In 2003, Lucky Wander Boy was an anomaly. It garnered positive if somewhat baffled reviews, achieved middlingly respectable sales, and fell rapidly out of print. It remains Weiss’s only published novel, and the rest of the works listed on his cursory Wikipedia entry are all adaptations or prequels for other franchises—most notably, the HBO adaptation of George R. R. Martin’s Game of Thrones.
And so the cult of Lucky Wander Boy has remained small. There’s instant camaraderie in finding another fan: you may not become bosom friends, but there will be some degree of mutual understanding. At best, you will find that you speak the same language of obsession and fetishize intricacy with the same fervor; at worst, they still probably won’t call you pretentious.
As I look back at the friendships I’ve formed over this book, it strikes me that they have involved almost no discussion of the book itself. The mutual acknowledgement is enough; the rest is either assumed to be universal or recognized to be personal to an extent that defies conversation.
“[The gamer is] skating across the surface of a chain of games, words, hopes, associations that has no endpoint. He has no existence save as this chain, this progression. He can choose to become two, three, four or more… but he cannot choose to stop choosing, because he is the choosing, the changing, the becoming.”

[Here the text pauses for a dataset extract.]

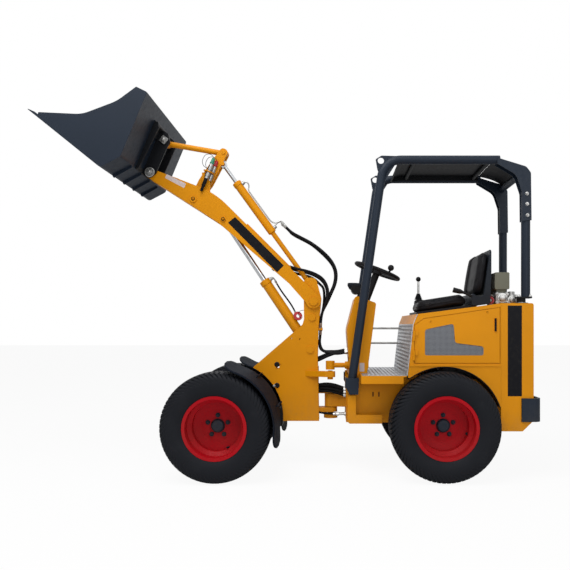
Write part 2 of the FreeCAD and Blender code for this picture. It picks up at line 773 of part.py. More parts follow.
def tilt_cylinder():
    base = (s.tilt_base_x, s.tilt_base_z)
    eye = (s.tilt_eye_x, s.tilt_eye_z)
    start, end = s.tilt_barrel_start, s.tilt_barrel_end
    bore, outer = s.tilt_bore, s.tilt_bore + s.tilt_wall
    gland = s.tilt_rod + s.slide_play
    barrel("tilt_cylinder_barrel", base, eye, [
        (20, 0), (20, s.tilt_stem), (start - 6, s.tilt_stem), (start, outer, 4), (end - 34, outer),
        (end - 34, outer + 3, 2), (end - 4, outer + 3, 2), (end, 24), (end, gland),
        (end - 34, gland), (end - 34, bore), (start + 8, bore), (start + 8, 0),
    ], s.tilt_pin, 38)
    long = length(eye[0] - base[0], eye[1] - base[1])
    angle = bearing(eye[0] - base[0], eye[1] - base[1])
    inner = start + 138
    shaft = turned([
        (inner, 0), (inner, bore - s.slide_play), (inner + 24, bore - s.slide_play),
        (inner + 24, s.tilt_rod), (long - 20, s.tilt_rod), (long - 20, 0),
    ])
    head = cross_rod(long, 0, 27, -s.lever_gap + 3, s.lever_gap - 3)
    return node("tilt_cylinder_rod", place(grouped(fused(shaft, head)), base[0], 0, base[1],
                                           (0, 1, 0), -angle))


def steering_cylinder():
    """A short cylinder under the dash cowl, between the platform and the steering arm."""
    eye_x, y, z = pivot_x - 3, -s.steer_arm, s.steer_height
    outer, bore = s.steer_barrel, s.steer_barrel - 5
    gland = s.steer_rod + s.slide_play
    start, end = eye_x + 105, eye_x + 270
    shell = turned([
        (start, gland), (start, 22), (start + 4, outer, 2), (end, outer, 4), (end + 6, 18),
        (end + 6, 0), (end - 8, 0), (end - 8, bore), (start + 12, bore), (start + 12, gland),
    ])
    node("steering_cylinder_barrel", place(shell, 0, y, z))
    shaft = turned([
        (18, 0), (18, s.steer_rod), (183.5, s.steer_rod), (183.5, bore - s.slide_play),
        (195.5, bore - s.slide_play), (195.5, 0),
    ])
    head = rod("z", 0, 0, -31, 32, 62)
    return node("steering_cylinder_rod", place(grouped(fused(shaft, head)), eye_x, y, z))


# ---------------------------------------------------------------- bucket and coupler

def bucket():
    """Floor, heel, back and top rail as one bent plate, two cheeks, lip and heel ribs."""
    low, front, back, high = -s.bucket_floor, -s.bucket_reach, -s.bucket_back, s.bucket_tall
    metal, cheek = s.bucket_metal, s.bucket_cheek
    half = s.bucket_width / 2
    heel = back - 60
    head = back - 126
    shell = side_plate([
        (front + 17, low), (heel, low, 30), (back, -44, 30), (head, high, 6), (head - 76, high - 18),
        (head - 74, high - 28), (head - 5, high - 13, 4), (back - 11, -46, 24),
        (heel - 6, low + metal, 24), (front + 17, low + metal),
    ], -half + cheek, half - cheek)
    side = side_plate([
        (front + 20, low), (heel, low, 30), (back, -44, 30), (head, high, 12),
        (head - 78, high - 18, 8), (head - 118, high - 170, 300), (front + 230, 14, 220),
        (front, low + 28, 6),
    ], half - cheek, half)
    lip = side_plate([
        (front - s.lip_reach, low), (front + 60, low), (front + 60, low + metal + 6),
        (front - 20, low + metal + 6), (front - s.lip_reach, low + 4)], -half, half)
    shell = cut(shell, block((front - 200, front + 60), (-half, half), (low - 5, low + metal + 6)))
    ribs = []
    for y in (-330, -110, 110, 330):
        ribs.append(side_plate([(heel - 8, low + 6), (heel + 16, low - 6, 6), (back + 12, -50, 6),
                                (back - 8, -44)], y - 5, y + 5))
    side_trim = cut(side, block((front - 200, front + 60), (half - cheek - 1, half + 1),
                                (low - 5, low + metal + 6)))
    whole = fused(shell, side_trim, mirrored(side_trim), lip, *ribs)
    placed = place(grouped(whole), s.bucket_pin_x, 0, s.bucket_pin_z, (0, 1, 0), s.bucket_curl)
    return node("bucket", placed)


def bucket_back(z):
    """Where the bucket's slanted back lies at a height, in the bucket's own frame."""
    return -s.bucket_back - 126 * (size(z) + 44) / (s.bucket_tall + 44) + s.face_gap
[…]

-D. B. Weiss, Lucky Wander Boy
The end of Lucky Wander Boy is—well, open is one word for it. Fractal. Fractured. A mirror-hall of choices. What meaning the reader is to derive from it, Weiss seems to tell us, is whatever meaning we’ve brought in. Pac-Man is a study in capitalist theory; Donkey Kong, a Foucaultian nightmare. Lucky Wander Boy—like the eponymous game—is whatever you create of it yourself.